• **Problem description**: Copy each line of the listing below exactly.
— START OF Dataset section —
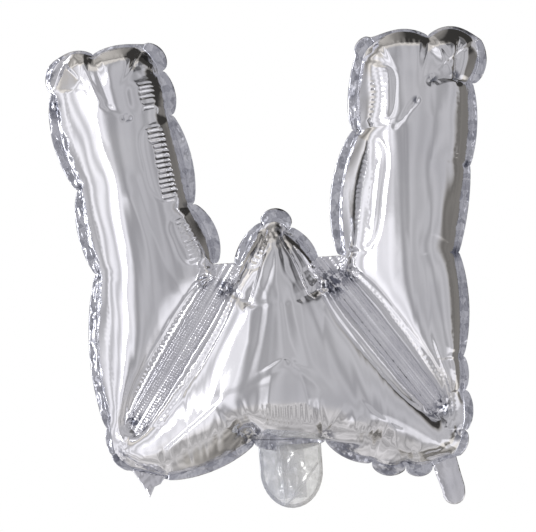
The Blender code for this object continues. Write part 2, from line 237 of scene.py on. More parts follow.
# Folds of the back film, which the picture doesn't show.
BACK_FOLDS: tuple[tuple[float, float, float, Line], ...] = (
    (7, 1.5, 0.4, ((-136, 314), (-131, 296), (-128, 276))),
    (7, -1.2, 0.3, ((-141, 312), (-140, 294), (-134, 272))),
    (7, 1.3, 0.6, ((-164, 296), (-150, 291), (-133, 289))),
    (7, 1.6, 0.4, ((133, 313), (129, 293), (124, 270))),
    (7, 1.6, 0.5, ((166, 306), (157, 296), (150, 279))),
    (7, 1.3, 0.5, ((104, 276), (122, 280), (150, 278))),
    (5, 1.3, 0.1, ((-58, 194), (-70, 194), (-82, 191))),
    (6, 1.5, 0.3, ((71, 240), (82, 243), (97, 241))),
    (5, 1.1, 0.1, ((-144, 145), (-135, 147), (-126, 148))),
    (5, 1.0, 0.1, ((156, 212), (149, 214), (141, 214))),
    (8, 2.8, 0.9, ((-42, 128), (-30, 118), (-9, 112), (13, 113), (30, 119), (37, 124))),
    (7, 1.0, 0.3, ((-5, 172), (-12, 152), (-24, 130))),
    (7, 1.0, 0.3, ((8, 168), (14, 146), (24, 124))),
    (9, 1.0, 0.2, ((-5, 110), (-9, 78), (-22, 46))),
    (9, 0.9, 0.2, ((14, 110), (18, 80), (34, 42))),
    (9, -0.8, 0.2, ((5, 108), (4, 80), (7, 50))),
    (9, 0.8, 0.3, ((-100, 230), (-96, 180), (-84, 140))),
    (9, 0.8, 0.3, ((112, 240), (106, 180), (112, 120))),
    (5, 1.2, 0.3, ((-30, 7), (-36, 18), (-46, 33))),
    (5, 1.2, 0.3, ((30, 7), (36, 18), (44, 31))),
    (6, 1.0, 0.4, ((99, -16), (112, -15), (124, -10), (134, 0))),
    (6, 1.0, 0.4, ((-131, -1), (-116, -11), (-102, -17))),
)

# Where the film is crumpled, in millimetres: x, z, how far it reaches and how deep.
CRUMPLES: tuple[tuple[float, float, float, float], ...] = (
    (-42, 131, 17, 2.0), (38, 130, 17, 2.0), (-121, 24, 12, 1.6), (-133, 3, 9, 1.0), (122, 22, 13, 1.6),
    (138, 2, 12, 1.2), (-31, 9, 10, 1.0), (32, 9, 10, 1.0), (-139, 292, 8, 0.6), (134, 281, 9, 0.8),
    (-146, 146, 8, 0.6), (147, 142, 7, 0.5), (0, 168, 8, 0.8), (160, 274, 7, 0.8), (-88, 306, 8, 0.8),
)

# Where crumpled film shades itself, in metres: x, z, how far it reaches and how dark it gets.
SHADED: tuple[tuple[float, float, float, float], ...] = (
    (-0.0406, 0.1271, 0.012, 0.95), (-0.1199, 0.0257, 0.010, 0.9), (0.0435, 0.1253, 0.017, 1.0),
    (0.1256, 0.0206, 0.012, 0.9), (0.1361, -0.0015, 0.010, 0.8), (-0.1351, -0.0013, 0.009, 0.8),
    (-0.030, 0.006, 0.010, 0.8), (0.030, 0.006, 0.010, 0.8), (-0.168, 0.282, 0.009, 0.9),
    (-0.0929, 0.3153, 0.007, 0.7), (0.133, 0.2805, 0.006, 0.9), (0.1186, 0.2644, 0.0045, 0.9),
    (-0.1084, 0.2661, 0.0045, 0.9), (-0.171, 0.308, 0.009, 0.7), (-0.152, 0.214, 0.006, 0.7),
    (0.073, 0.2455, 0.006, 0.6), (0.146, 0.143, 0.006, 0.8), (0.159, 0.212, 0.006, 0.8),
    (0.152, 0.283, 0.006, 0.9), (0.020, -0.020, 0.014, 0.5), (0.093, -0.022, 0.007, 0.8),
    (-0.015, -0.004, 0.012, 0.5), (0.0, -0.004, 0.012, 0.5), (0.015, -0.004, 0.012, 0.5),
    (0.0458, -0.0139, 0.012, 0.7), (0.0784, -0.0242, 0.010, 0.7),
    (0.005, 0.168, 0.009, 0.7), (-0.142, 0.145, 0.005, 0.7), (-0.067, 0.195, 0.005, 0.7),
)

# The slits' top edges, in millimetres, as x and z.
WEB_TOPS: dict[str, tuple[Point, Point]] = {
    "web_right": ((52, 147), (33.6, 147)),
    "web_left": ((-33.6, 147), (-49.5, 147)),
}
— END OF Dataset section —
• **Result**:
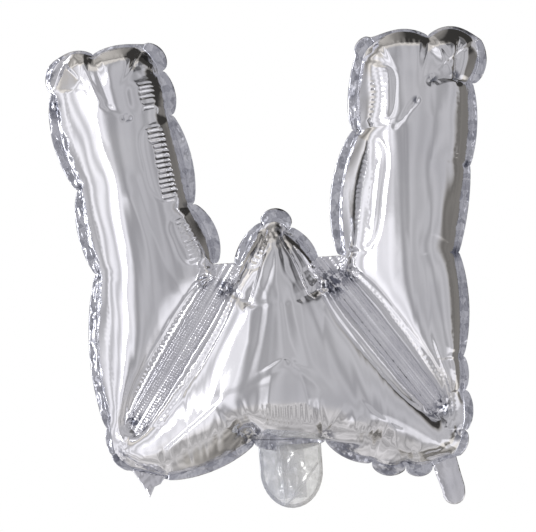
The Blender code for this object continues. Write part 2, from line 237 of scene.py on. More parts follow.
# Folds of the back film, which the picture doesn't show.
BACK_FOLDS: tuple[tuple[float, float, float, Line], ...] = (
    (7, 1.5, 0.4, ((-136, 314), (-131, 296), (-128, 276))),
    (7, -1.2, 0.3, ((-141, 312), (-140, 294), (-134, 272))),
    (7, 1.3, 0.6, ((-164, 296), (-150, 291), (-133, 289))),
    (7, 1.6, 0.4, ((133, 313), (129, 293), (124, 270))),
    (7, 1.6, 0.5, ((166, 306), (157, 296), (150, 279))),
    (7, 1.3, 0.5, ((104, 276), (122, 280), (150, 278))),
    (5, 1.3, 0.1, ((-58, 194), (-70, 194), (-82, 191))),
    (6, 1.5, 0.3, ((71, 240), (82, 243), (97, 241))),
    (5, 1.1, 0.1, ((-144, 145), (-135, 147), (-126, 148))),
    (5, 1.0, 0.1, ((156, 212), (149, 214), (141, 214))),
    (8, 2.8, 0.9, ((-42, 128), (-30, 118), (-9, 112), (13, 113), (30, 119), (37, 124))),
    (7, 1.0, 0.3, ((-5, 172), (-12, 152), (-24, 130))),
    (7, 1.0, 0.3, ((8, 168), (14, 146), (24, 124))),
    (9, 1.0, 0.2, ((-5, 110), (-9, 78), (-22, 46))),
    (9, 0.9, 0.2, ((14, 110), (18, 80), (34, 42))),
    (9, -0.8, 0.2, ((5, 108), (4, 80), (7, 50))),
    (9, 0.8, 0.3, ((-100, 230), (-96, 180), (-84, 140))),
    (9, 0.8, 0.3, ((112, 240), (106, 180), (112, 120))),
    (5, 1.2, 0.3, ((-30, 7), (-36, 18), (-46, 33))),
    (5, 1.2, 0.3, ((30, 7), (36, 18), (44, 31))),
    (6, 1.0, 0.4, ((99, -16), (112, -15), (124, -10), (134, 0))),
    (6, 1.0, 0.4, ((-131, -1), (-116, -11), (-102, -17))),
)

# Where the film is crumpled, in millimetres: x, z, how far it reaches and how deep.
CRUMPLES: tuple[tuple[float, float, float, float], ...] = (
    (-42, 131, 17, 2.0), (38, 130, 17, 2.0), (-121, 24, 12, 1.6), (-133, 3, 9, 1.0), (122, 22, 13, 1.6),
    (138, 2, 12, 1.2), (-31, 9, 10, 1.0), (32, 9, 10, 1.0), (-139, 292, 8, 0.6), (134, 281, 9, 0.8),
    (-146, 146, 8, 0.6), (147, 142, 7, 0.5), (0, 168, 8, 0.8), (160, 274, 7, 0.8), (-88, 306, 8, 0.8),
)

# Where crumpled film shades itself, in metres: x, z, how far it reaches and how dark it gets.
SHADED: tuple[tuple[float, float, float, float], ...] = (
    (-0.0406, 0.1271, 0.012, 0.95), (-0.1199, 0.0257, 0.010, 0.9), (0.0435, 0.1253, 0.017, 1.0),
    (0.1256, 0.0206, 0.012, 0.9), (0.1361, -0.0015, 0.010, 0.8), (-0.1351, -0.0013, 0.009, 0.8),
    (-0.030, 0.006, 0.010, 0.8), (0.030, 0.006, 0.010, 0.8), (-0.168, 0.282, 0.009, 0.9),
    (-0.0929, 0.3153, 0.007, 0.7), (0.133, 0.2805, 0.006, 0.9), (0.1186, 0.2644, 0.0045, 0.9),
    (-0.1084, 0.2661, 0.0045, 0.9), (-0.171, 0.308, 0.009, 0.7), (-0.152, 0.214, 0.006, 0.7),
    (0.073, 0.2455, 0.006, 0.6), (0.146, 0.143, 0.006, 0.8), (0.159, 0.212, 0.006, 0.8),
    (0.152, 0.283, 0.006, 0.9), (0.020, -0.020, 0.014, 0.5), (0.093, -0.022, 0.007, 0.8),
    (-0.015, -0.004, 0.012, 0.5), (0.0, -0.004, 0.012, 0.5), (0.015, -0.004, 0.012, 0.5),
    (0.0458, -0.0139, 0.012, 0.7), (0.0784, -0.0242, 0.010, 0.7),
    (0.005, 0.168, 0.009, 0.7), (-0.142, 0.145, 0.005, 0.7), (-0.067, 0.195, 0.005, 0.7),
)

# The slits' top edges, in millimetres, as x and z.
WEB_TOPS: dict[str, tuple[Point, Point]] = {
    "web_right": ((52, 147), (33.6, 147)),
    "web_left": ((-33.6, 147), (-49.5, 147)),
}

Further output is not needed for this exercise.